2. The circuit board assembly of claim 1, wherein the optical transceiver comprises two photoelectric elements, one of photoelectrical elements is a laser diode and the other photoelectrical element is a photodiode.

3. The circuit board assembly of claim 2, wherein the number of the light wave guides is two, each light wave guide is optically coupled with a respect one of the photoelectric elements.

4. The circuit board assembly of claim 3, wherein the circuit board assembly comprises two reflecting elements mounted on the top surface, each reflecting elements is aligned with a respective one of the photoelectric elements and positioned in a light path between the respective photoelectric element and a respective one of the light wave guides.

5. The circuit board assembly of claim 4, wherein the circuit board assembly comprises two converging lenses, each converging lenses is fixed to a respective one of the reflecting elements and an end of a respective one of the light wave guides adjacent to a respect one of the photoelectric elements, each converging lens is aligned with a respect one of the photoelectric elements.

6. The circuit board assembly of claim 4, wherein each reflect element comprises a reflecting surface, an included angle between the reflecting surface and the top surface is about 45 degrees.

7. The circuit board assembly of claim 6, wherein an included angle between the reflecting surface of each reflecting element and an optical axis of each photoelectric element is about 45 degrees.
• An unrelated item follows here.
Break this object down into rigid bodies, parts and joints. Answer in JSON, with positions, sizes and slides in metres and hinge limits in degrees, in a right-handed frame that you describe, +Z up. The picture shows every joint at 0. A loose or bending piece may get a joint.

8. The circuit board assembly of claim 1, wherein the light wave guides are positioned on the top surface by a planar light wave guide circuit technology.

9. The circuit board assembly of claim 1, wherein the first circuit board is a low-temperature co-fired ceramic substrate.

10. The circuit board assembly of claim 1, wherein the first circuit board is soldered to the top surface through a ball grid array mounted between the lower surface and the top surface.